PHILADELPHIA – US President Barack Obama called the downing of Malaysia Airlines Flight 17 an “outrage of unspeakable proportions,” whereas Russian President Vladimir Putin termed it an “accident” and a “terrible tragedy.” Ukrainian President Petro Poroshenko branded it an “act of terrorism,” and Malaysian Prime Minister Najib Razak called it an “inhumane, uncivilized, violent, and irresponsible act.”
All of these descriptions may be accurate, but each carries different rhetorical weight and legal implications. The time has come for governments and international organizations to call the attack on MH17 a probable war crime.

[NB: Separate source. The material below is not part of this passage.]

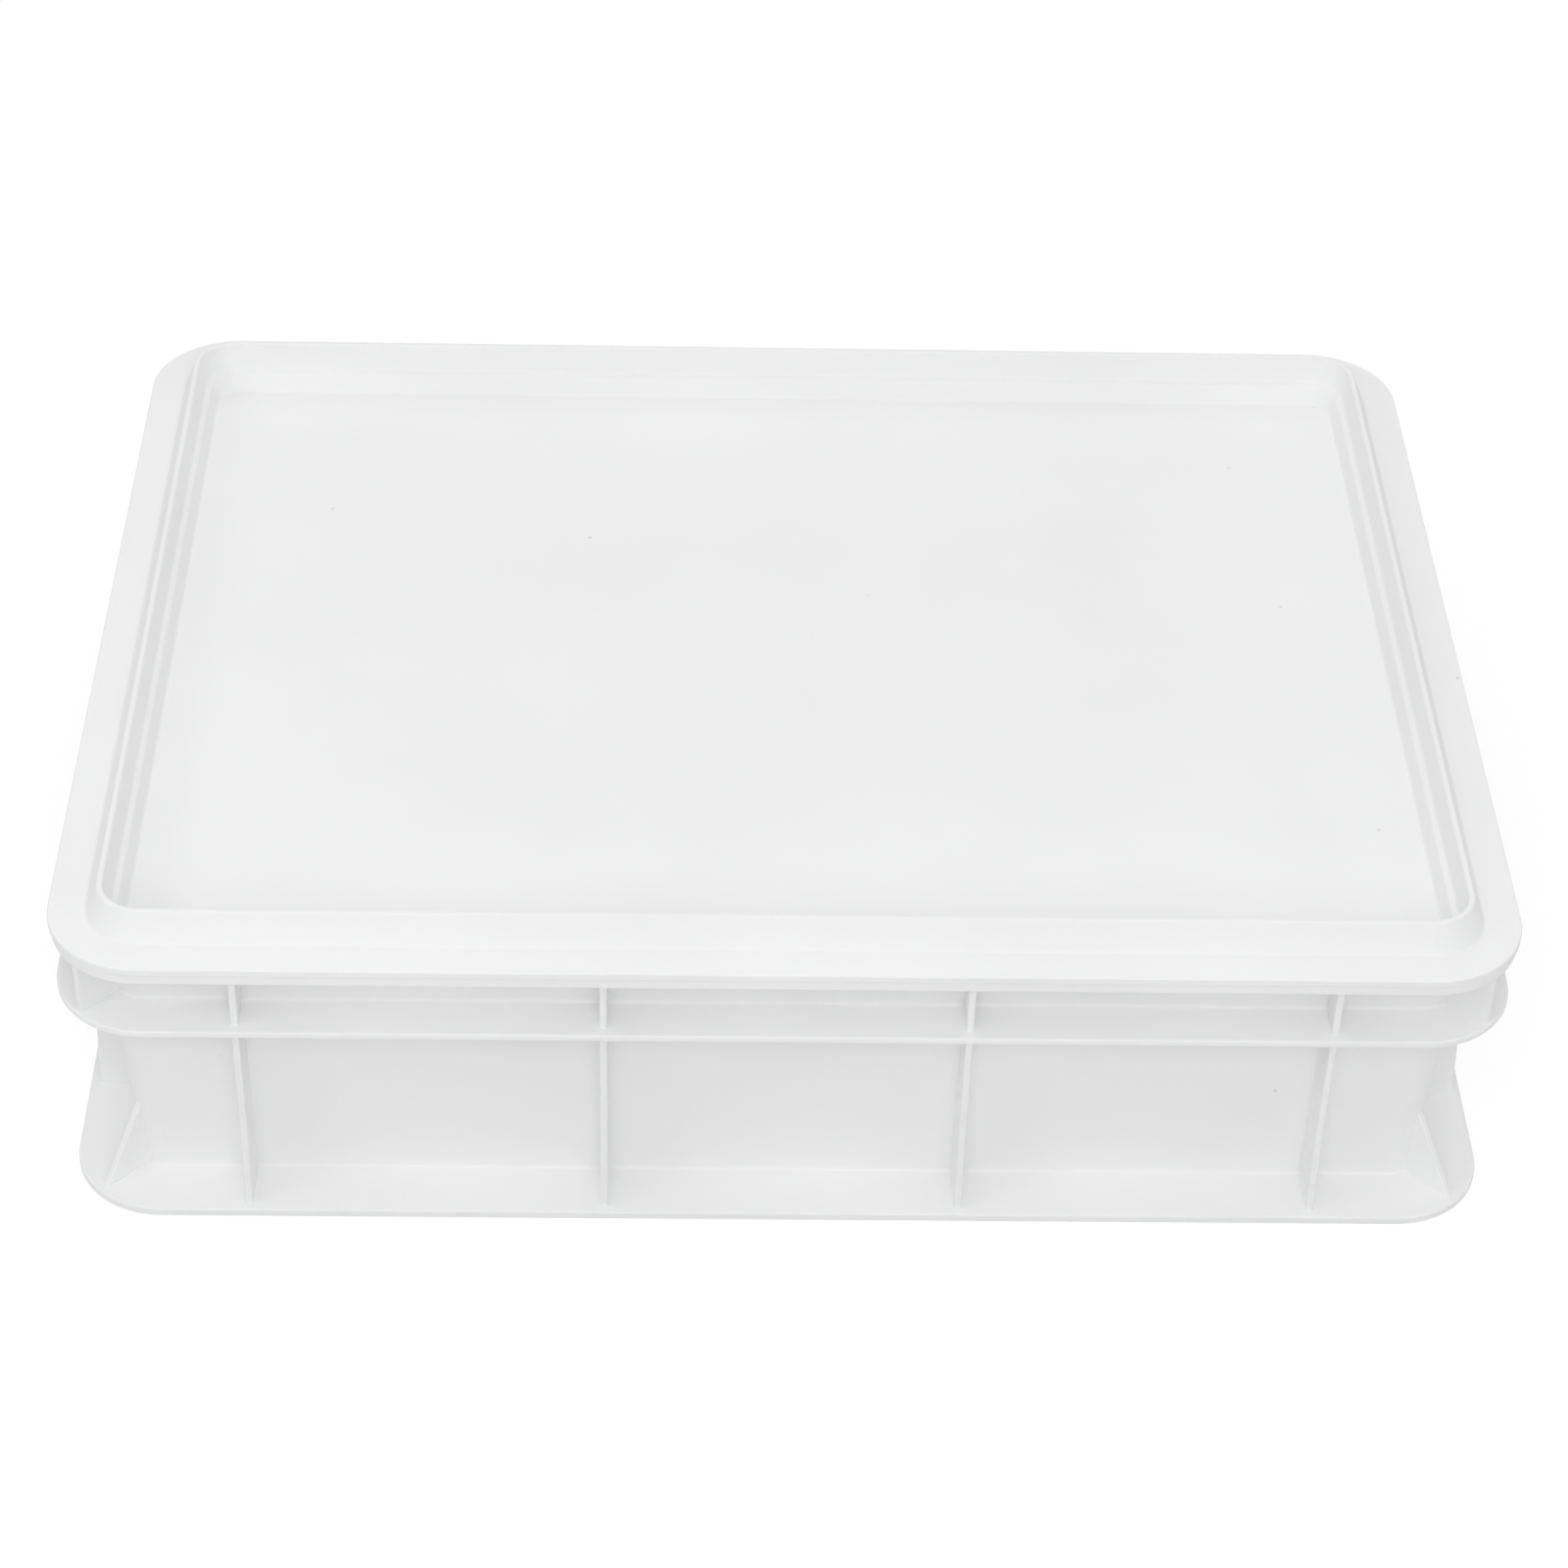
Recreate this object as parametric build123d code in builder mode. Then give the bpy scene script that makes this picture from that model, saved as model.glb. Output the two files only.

This rhetorical shift is needed, first and foremost, because framing the moral reprehensibility of this despicable act within a common language will help to align public perceptions of it. As it stands, the public narrative in Russia and the West diverges sharply. Russian media and officials portray the episode as, at best, a terrible mistake, and, at worst, an American plot to undermine support for the rebels. Americans and Europeans, for their part, increasingly blame Russia for possibly equipping or assisting the rebels.
As a result, the possibility of achieving a common understanding of the act is being lost – and, with it, whatever potential there may be for meaningful cooperation. But, by recognizing the downing of MH17 as a war crime, governments may be able to create an opening to reconcile these narratives.